**Records for the exercise**
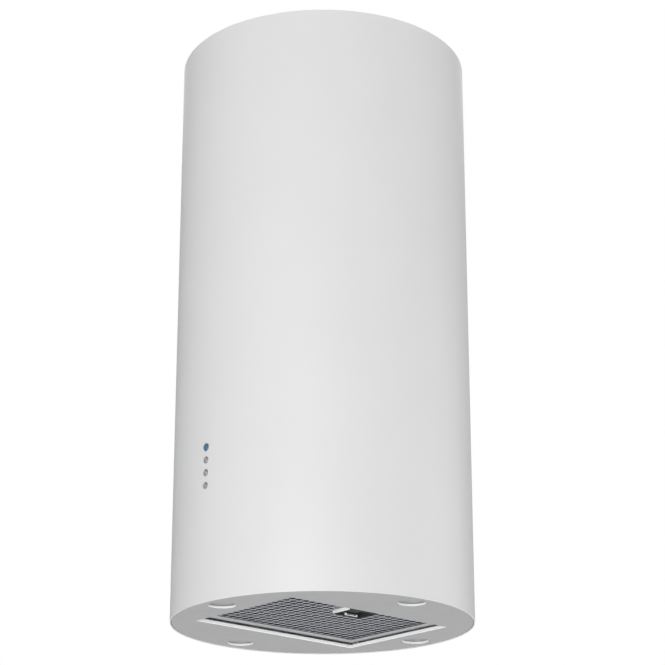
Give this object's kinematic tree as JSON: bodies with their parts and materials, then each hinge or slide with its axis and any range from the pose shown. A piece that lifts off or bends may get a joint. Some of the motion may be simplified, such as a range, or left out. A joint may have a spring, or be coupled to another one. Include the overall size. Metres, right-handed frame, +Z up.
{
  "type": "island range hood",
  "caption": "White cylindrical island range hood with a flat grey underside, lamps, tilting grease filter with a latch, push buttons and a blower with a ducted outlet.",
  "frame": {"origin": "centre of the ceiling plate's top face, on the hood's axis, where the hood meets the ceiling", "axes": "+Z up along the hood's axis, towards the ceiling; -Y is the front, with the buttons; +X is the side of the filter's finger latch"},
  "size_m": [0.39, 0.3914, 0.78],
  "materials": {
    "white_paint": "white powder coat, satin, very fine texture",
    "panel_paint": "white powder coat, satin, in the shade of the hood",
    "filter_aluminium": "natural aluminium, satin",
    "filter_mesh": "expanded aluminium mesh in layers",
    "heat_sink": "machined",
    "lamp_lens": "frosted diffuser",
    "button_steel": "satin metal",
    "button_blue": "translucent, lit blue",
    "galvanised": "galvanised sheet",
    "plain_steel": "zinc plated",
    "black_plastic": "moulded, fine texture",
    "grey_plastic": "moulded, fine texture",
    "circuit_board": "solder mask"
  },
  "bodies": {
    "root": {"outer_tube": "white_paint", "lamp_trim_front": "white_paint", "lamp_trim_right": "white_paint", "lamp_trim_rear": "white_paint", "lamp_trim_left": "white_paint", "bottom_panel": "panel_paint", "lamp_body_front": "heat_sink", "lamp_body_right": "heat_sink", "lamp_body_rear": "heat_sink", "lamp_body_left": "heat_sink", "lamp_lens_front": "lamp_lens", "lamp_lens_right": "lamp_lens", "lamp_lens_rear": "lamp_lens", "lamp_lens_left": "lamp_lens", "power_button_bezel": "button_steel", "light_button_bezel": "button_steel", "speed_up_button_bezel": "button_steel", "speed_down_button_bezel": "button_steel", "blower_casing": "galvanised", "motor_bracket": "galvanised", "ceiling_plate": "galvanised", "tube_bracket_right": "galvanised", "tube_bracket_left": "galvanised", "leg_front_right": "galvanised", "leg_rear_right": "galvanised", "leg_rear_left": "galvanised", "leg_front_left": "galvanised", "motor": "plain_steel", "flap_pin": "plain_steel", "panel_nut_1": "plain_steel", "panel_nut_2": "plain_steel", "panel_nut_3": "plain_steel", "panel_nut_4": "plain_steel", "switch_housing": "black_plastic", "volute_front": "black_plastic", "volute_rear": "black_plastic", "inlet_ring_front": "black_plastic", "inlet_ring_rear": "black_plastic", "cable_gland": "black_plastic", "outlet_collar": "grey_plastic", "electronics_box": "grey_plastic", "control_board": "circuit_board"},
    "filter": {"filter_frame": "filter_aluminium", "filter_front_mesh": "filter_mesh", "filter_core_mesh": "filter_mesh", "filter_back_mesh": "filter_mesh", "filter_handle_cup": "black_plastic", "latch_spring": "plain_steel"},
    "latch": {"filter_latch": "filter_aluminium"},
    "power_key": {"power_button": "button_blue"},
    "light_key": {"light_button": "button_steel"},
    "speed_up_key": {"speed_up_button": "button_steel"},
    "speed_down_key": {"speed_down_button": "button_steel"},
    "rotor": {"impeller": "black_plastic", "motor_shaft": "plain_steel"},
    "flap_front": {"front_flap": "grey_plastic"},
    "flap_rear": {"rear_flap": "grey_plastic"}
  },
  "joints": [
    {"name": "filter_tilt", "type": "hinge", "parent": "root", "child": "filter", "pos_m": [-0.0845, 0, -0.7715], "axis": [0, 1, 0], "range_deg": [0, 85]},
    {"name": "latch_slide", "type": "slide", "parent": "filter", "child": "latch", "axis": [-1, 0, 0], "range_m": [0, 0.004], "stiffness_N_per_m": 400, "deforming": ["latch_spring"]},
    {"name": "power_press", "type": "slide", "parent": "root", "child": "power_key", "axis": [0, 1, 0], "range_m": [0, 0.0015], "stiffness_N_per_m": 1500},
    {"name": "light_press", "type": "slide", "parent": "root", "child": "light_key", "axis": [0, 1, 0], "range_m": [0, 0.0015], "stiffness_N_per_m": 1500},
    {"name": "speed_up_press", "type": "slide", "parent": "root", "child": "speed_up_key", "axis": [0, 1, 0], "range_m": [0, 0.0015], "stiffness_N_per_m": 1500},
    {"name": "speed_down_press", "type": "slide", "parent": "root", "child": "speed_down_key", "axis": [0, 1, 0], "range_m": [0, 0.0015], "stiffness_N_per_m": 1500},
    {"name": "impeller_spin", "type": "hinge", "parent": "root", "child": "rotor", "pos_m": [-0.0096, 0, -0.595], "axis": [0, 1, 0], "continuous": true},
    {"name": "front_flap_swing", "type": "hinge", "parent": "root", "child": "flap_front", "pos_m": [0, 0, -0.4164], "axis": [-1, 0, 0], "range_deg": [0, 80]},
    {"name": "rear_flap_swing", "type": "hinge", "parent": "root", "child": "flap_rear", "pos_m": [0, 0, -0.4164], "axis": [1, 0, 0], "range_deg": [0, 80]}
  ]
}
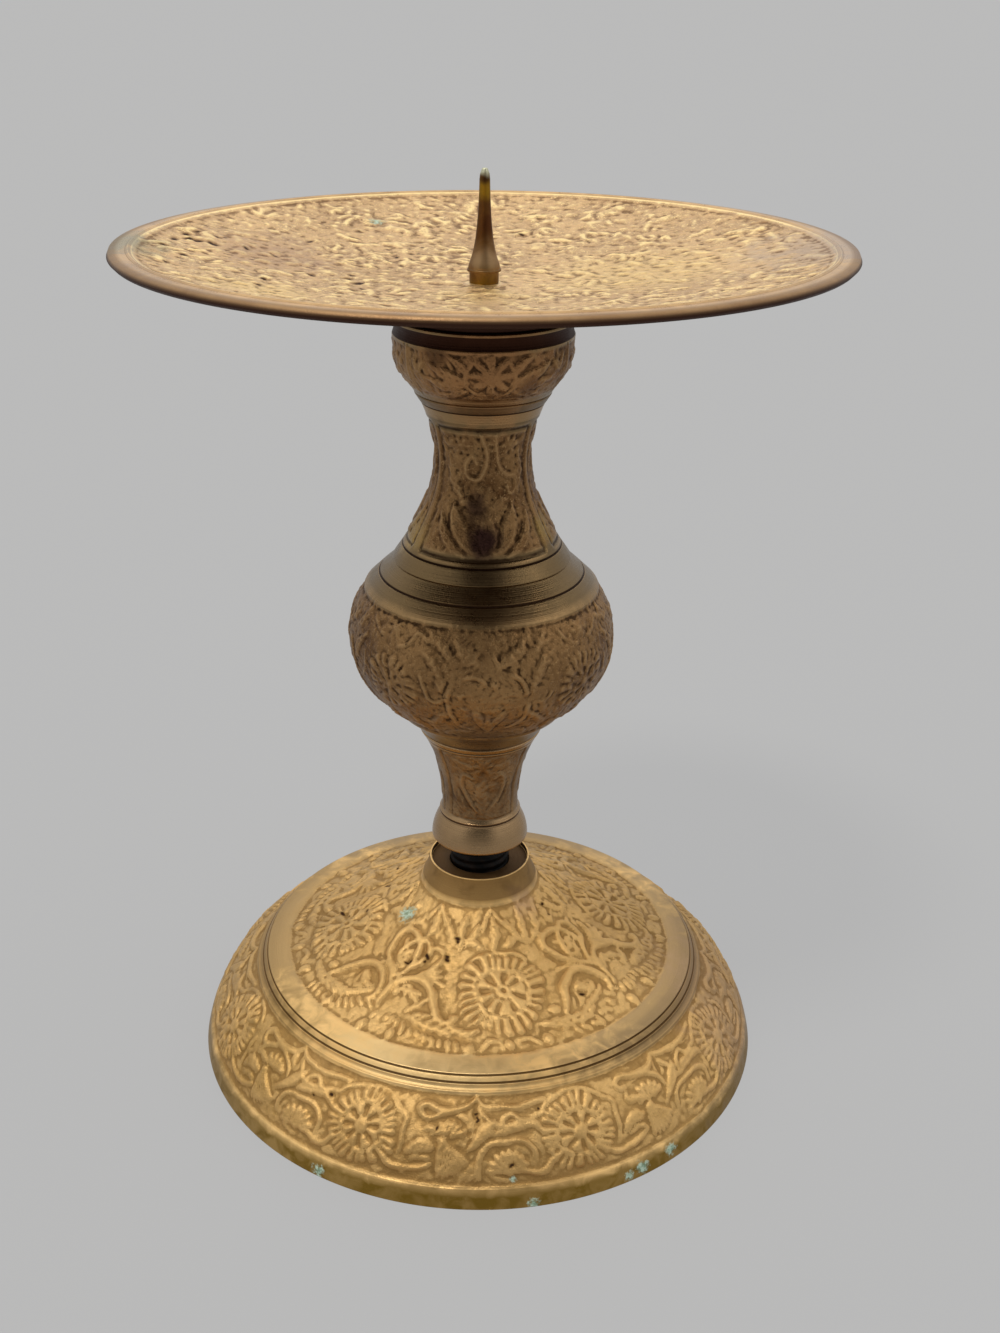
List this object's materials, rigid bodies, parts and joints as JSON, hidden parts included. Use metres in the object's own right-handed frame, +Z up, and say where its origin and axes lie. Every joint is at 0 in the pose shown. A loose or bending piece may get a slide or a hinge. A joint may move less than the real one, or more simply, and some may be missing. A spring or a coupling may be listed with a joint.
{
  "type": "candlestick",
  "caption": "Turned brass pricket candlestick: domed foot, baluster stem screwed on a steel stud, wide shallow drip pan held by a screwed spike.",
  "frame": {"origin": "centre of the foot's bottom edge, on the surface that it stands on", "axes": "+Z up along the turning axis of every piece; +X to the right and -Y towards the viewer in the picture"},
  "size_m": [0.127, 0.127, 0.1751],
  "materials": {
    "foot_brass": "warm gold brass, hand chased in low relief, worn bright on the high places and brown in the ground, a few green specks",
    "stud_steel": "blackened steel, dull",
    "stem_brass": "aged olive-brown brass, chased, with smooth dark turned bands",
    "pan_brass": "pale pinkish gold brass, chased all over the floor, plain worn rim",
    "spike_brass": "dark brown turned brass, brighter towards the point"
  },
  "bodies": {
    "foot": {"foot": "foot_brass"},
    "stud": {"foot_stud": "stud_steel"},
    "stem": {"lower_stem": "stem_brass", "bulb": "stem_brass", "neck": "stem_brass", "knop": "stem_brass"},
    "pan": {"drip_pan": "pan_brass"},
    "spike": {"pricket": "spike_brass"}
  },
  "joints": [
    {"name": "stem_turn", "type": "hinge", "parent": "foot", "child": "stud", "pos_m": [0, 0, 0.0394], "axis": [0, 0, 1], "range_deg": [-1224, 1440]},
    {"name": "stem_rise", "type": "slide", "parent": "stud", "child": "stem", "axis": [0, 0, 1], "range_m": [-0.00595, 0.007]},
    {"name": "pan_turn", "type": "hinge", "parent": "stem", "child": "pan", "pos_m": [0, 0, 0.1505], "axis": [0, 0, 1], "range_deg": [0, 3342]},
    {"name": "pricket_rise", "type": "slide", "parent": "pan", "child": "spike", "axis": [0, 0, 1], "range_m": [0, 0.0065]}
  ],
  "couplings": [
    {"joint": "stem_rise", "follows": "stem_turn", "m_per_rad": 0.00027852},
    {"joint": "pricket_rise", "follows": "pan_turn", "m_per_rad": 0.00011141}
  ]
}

**What is required**
Pick each line holding the word "this" out of the listing.

**Answer**
Give this object's kinematic tree as JSON: bodies with their parts and materials, then each hinge or slide with its axis and any range from the pose shown. A piece that lifts off or bends may get a joint. Some of the motion may be simplified, such as a range, or left out. A joint may have a spring, or be coupled to another one. Include the overall size. Metres, right-handed frame, +Z up.
List this object's materials, rigid bodies, parts and joints as JSON, hidden parts included. Use metres in the object's own right-handed frame, +Z up, and say where its origin and axes lie. Every joint is at 0 in the pose shown. A loose or bending piece may get a slide or a hinge. A joint may move less than the real one, or more simply, and some may be missing. A spring or a coupling may be listed with a joint.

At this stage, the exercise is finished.